**REQUIRED WORK**: Every line with the string "imported" should be gathered.

**SOURCE DATA**:
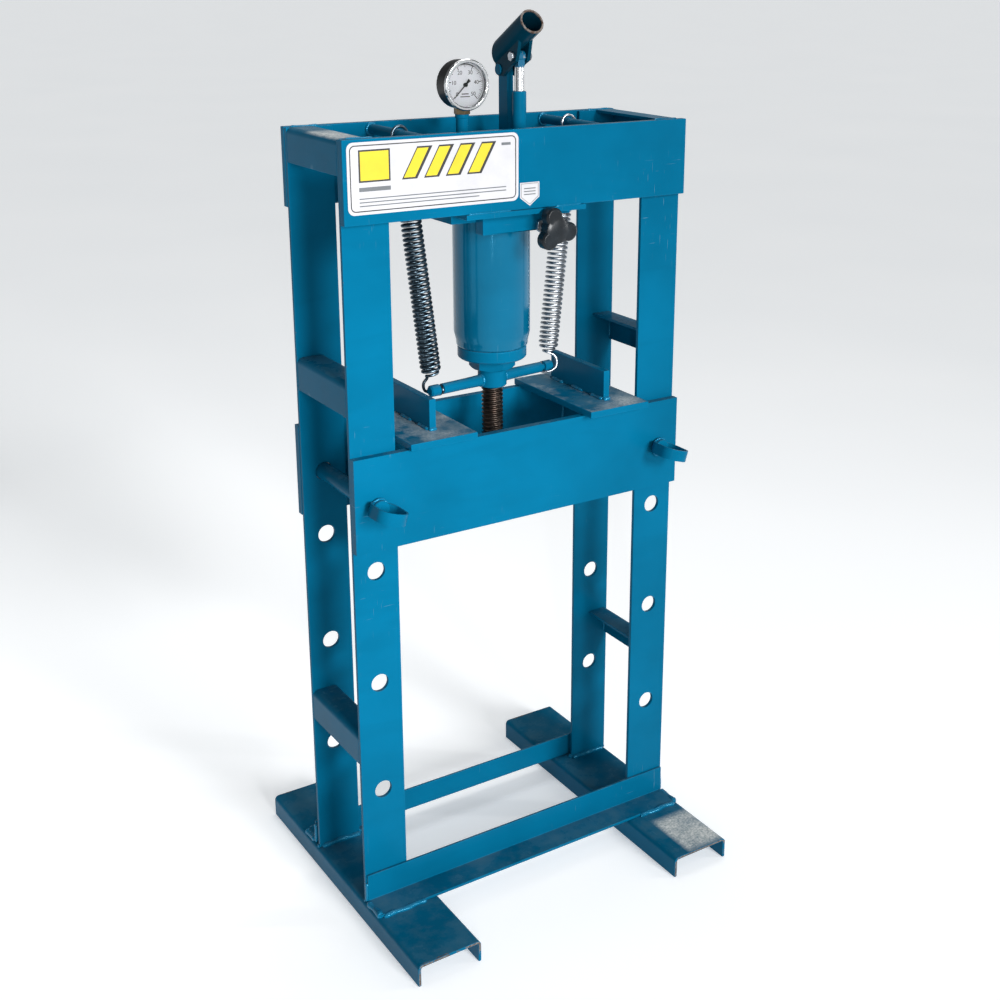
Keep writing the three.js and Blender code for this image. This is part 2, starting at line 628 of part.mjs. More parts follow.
function fulcrum() {
  const { x } = PUMP;
  const half = [POST.width / 2, POST.depth / 2];
  const width = [x - half[0], x + half[0]];
  const upright = block(width, [FULCRUM.y - half[1], FULCRUM.y + half[1]], [ON_MOUNT, FULCRUM.z]);
  const round = bar('x', half[1], [FULCRUM.y, FULCRUM.z], width, 32);
  const at = [FULCRUM.y, FULCRUM.z];
  const hole = bar('x', FULCRUM.radius + GAP, at, [x - 20, x + 20], 16);
  add(pumpGroup, 'fulcrum_post', cut(join(upright, round), hole), bluePaint);
  const { halfLength, head, headThickness } = FULCRUM;
  const shank = bar('x', FULCRUM.radius, at, [x - halfLength, x + halfLength], 16);
  const disc = (from, to) => bar('x', head, at, [x + from, x + to], 24);
  const out = LEVER.cheekOut;
  const ends = [disc(-out - GAP - headThickness, -out - GAP), disc(out + GAP, out + GAP + headThickness)];
  const pin = join(shank, ...ends);
  add(pumpGroup, 'fulcrum_pin', pin, bluePaint);
}

/** A tube socket for the pump handle, welded over two cheeks that straddle post and plunger. */
function lever() {
  const { x } = PUMP;
  const tilt = (LEVER_TILT * Math.PI) / 180;
  const along = new THREE.Vector2(Math.cos(tilt), -Math.sin(tilt));      // from the mouth down the tube
  const mouth = new THREE.Vector2(LEVER_MOUTH.y, LEVER_MOUTH.z);
  const socketAt = (radius, from, to) => {
    const g = new THREE.CylinderGeometry(radius, radius, to - from, 32);
    g.rotateX(Math.atan2(along.y, along.x));
    const middle = mouth.clone().addScaledVector(along, (from + to) / 2);
    return g.translate(x, middle.x, middle.y);
  };
  const tube = socketAt(LEVER.socket, 0, LEVER_LENGTH);
  const bore = socketAt(LEVER.bore, -1, LEVER.boreDepth);
  const behind = block([x - 60, x + 60], [LEVER.rear, 200], [1300, 1500]);

  const axisZ = (y) => mouth.y + (mouth.x - y) * Math.tan(tilt);
  const plate = polygon([
    [LEVER.rear, FULCRUM.z - 2], [LEVER.rear, axisZ(LEVER.rear)], [-30, axisZ(-30)],
    [-30, axisZ(-30) - 14], [-24, PLUNGER_PIN.z + 4], [-20, PLUNGER_PIN.z - 7],
    [-8, PLUNGER_PIN.z - 13], [18, FULCRUM.z - 10],
  ]);
  const cheek = (from, to) => join(
    prism(plate, 'x', [x + from, x + to]),
    bar('x', LEVER.rear - FULCRUM.y, [FULCRUM.y, FULCRUM.z], [x + from, x + to], 32),
  );
  const cheeks = [cheek(-LEVER.cheekOut, -LEVER.cheekIn), cheek(LEVER.cheekIn, LEVER.cheekOut)];
  const inside = [x - LEVER.cheekIn, x + LEVER.cheekIn];
  const wide = [x - 25, x + 25];
  const postRoom = bar('x', POST.depth / 2 + 2, [FULCRUM.y, FULCRUM.z], inside);
  const pinHole = bar('x', FULCRUM.radius + GAP, [FULCRUM.y, FULCRUM.z], wide, 16);
  const pinHeads = [[x - 25, x - LEVER.cheekOut], [x + LEVER.cheekOut, x + 25]].map(
    (span) => bar('x', FULCRUM.head + 1, [FULCRUM.y, FULCRUM.z], span, 24),
  );

  // The plunger's bolt slides in a slot, because it travels straight and the lever swings.
  const reach = new THREE.Vector2(PUMP.y - FULCRUM.y, PLUNGER_PIN.z - FULCRUM.z);
  const slotRadius = PLUNGER_PIN.radius + LEVER.slotPlay;
  const unit = reach.clone().normalize();
  const slotEnds = [reach.length() - 6.2, reach.length() + 0.3].map((d) => unit.clone().multiplyScalar(d));
  const slotAt = slotEnds.map((p) => [FULCRUM.y + p.x, FULCRUM.z + p.y]);
  const side = new THREE.Vector2(-unit.y, unit.x).multiplyScalar(slotRadius);
  const eyeRoom = slotAt.map((at) => bar('x', PLUNGER_PIN.eye + 2, at, inside, 24));
  const slotMiddle = polygon([
    [slotAt[0][0] + side.x, slotAt[0][1] + side.y], [slotAt[1][0] + side.x, slotAt[1][1] + side.y],
    [slotAt[1][0] - side.x, slotAt[1][1] - side.y], [slotAt[0][0] - side.x, slotAt[0][1] - side.y],
  ]);
  const slot = [
    bar('x', slotRadius, slotAt[0], wide, 16),
    bar('x', slotRadius, slotAt[1], wide, 16),
    prism(slotMiddle, 'x', wide),
  ];
  return cut(join(tube, ...cheeks), bore, behind, postRoom, ...eyeRoom, pinHole, ...pinHeads, ...slot);
}

function buildPump() {
  plunger();
  fulcrum();
  add(pumpGroup, 'pump_lever', lever(), darkPaint);
}

// ---------------------------------------------------------------- bed, pins and press plates

function bedPlate(front) {
  const y = front ? -PLATE_Y - BED_PLATE : PLATE_Y;
  const span = [y, y + BED_PLATE];
  const half = HALF_WIDTH + HEAD_OVERHANG;
  const body = block([-half, half], span, [BED_BOTTOM, BED_TOP]);
  const through = [span[0] - 1, span[1] + 1];
  const hole = (x) => bar('y', PIN_HOLE_DIAMETER / 2, [x * LEG_MID_X, PIN_HEIGHT], through);
  return cut(body, hole(-1), hole(1));
}

/** A round pin with a ring of flat strap welded over its front end to pull it by. */
function bedPin(x) {
  const r = PIN_DIAMETER / 2;
  const rod = turned([
    [0, PIN_FRONT_Y], [r - 1, PIN_FRONT_Y], [r, PIN_FRONT_Y + 1], [r, PIN_REAR_Y - 3],
    [r - 3, PIN_REAR_Y], [0, PIN_REAR_Y],
  ], 'y', [x, PIN_HEIGHT], 24);
  const { width, strap, height, back, front } = HANDLE;
  const half = width / 2;
  const corner = half - 4;
  const outline = roundedRectangle([x - half, x + half], [front, back], corner);
  const inside = [[x - half + strap, x + half - strap], [front + strap, back - strap]];
  const opening = roundedRectangle(...inside, corner - strap);
  const span = [PIN_HEIGHT - height / 2, PIN_HEIGHT + height / 2];
  const ring = cut(prism(outline, 'z', span, 7), prism(opening, 'z', [span[0] - 1, span[1] + 1], 7));
  ring.translate(-x, 0, -PIN_HEIGHT);
  ring.rotateY((HANDLE.tilt * Math.PI) / 180);
  ring.translate(x, 0, PIN_HEIGHT);
  return join(rod, ring);
}

/** A flat base with a rib welded upright along its middle, like a T upside down. */
function pressPlate(side) {
  const { x, y } = PRESS_PLATES[side];
  const z = BED_TOP + GAP;
  const top = z + PRESS_PLATE_THICKNESS;
  const around = (middle, length) => [middle - length / 2, middle + length / 2];
  const base = block(around(x, PRESS_PLATE_WIDTH), around(y, PRESS_PLATE_LENGTH), [z, top]);
  add(bedGroup, `press_plate_base_${side}`, base, bluePaint);
  const ribAt = [x + PRESS_RIB_OFFSET.x, y + PRESS_RIB_OFFSET.y];
  const ribZ = [top + GAP, top + GAP + PRESS_RIB_HEIGHT];
  const rib = block(around(ribAt[0], PRESS_RIB), around(ribAt[1], PRESS_RIB_LENGTH), ribZ);
  add(bedGroup, `press_plate_rib_${side}`, rib, bluePaint);
}

function buildBed() {
  add(bedGroup, 'bed_plate_front', bedPlate(true), bluePaint);
  add(bedGroup, 'bed_plate_rear', bedPlate(false), bluePaint);
  for (const side of ['left', 'right']) {
    const x = SIDES[side];
    const spacer = block([x * BED_SPACER_X - 6, x * BED_SPACER_X + 6], [-HALF_DEPTH, HALF_DEPTH],
      [BED_BOTTOM + 15, BED_TOP - 15]);
    add(bedGroup, `bed_spacer_${side}`, spacer, bluePaint);
    add(bedGroup, `bed_pin_${side}`, bedPin(x * LEG_MID_X), bluePaint);
    pressPlate(side);
  }
}

buildFrame();
buildRam();
buildScrew();
buildValve();
buildGauge();
buildPump();
buildBed();

export default press;
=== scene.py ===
"""Looks of the hydraulic shop press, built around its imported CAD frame. Metres, +Z up, front faces -Y."""

import json
import math
import random

import bmesh
import bpy
from mathutils import Matrix, Vector

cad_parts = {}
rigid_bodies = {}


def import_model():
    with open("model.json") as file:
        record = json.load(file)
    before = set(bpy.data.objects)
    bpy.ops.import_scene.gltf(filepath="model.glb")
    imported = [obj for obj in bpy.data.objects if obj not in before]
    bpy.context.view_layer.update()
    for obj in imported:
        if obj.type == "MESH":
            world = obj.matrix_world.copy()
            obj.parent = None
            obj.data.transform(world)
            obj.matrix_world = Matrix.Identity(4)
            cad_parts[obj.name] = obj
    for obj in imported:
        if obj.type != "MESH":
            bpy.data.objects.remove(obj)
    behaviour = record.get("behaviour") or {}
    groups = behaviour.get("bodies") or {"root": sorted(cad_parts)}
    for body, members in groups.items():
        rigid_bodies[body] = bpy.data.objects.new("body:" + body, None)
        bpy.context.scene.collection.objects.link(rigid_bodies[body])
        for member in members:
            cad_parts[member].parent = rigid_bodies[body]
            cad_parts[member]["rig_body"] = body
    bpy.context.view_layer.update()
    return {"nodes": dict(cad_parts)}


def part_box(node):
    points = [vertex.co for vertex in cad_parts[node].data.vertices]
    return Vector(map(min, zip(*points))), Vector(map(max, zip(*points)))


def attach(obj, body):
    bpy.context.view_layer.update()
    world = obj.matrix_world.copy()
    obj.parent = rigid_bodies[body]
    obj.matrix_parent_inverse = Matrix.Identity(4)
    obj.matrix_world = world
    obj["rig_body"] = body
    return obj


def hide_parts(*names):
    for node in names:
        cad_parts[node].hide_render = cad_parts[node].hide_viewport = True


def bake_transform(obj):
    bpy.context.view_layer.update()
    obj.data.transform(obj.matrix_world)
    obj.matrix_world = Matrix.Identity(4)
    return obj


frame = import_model()
NODES = frame["nodes"]
UP = Vector((0, 0, 1))


# ---------------------------------------------------------------- camera, light and floor

LENS = 50.87                     # mm, on a 36 mm sensor
LENS_SHIFT = (-0.066, -0.106)
CAMERA_AT = (-1.158, -1.925, 1.522)
PITCH_YAW_ROLL = (16.82, 34.15, 0.53)
SKY_LOW, SKY_HIGH = 0.55, 0.15   # the sky's strength at the horizon, and from 20 degrees above it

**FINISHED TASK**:
"""Looks of the hydraulic shop press, built around its imported CAD frame. Metres, +Z up, front faces -Y."""
    imported = [obj for obj in bpy.data.objects if obj not in before]
    for obj in imported:
    for obj in imported:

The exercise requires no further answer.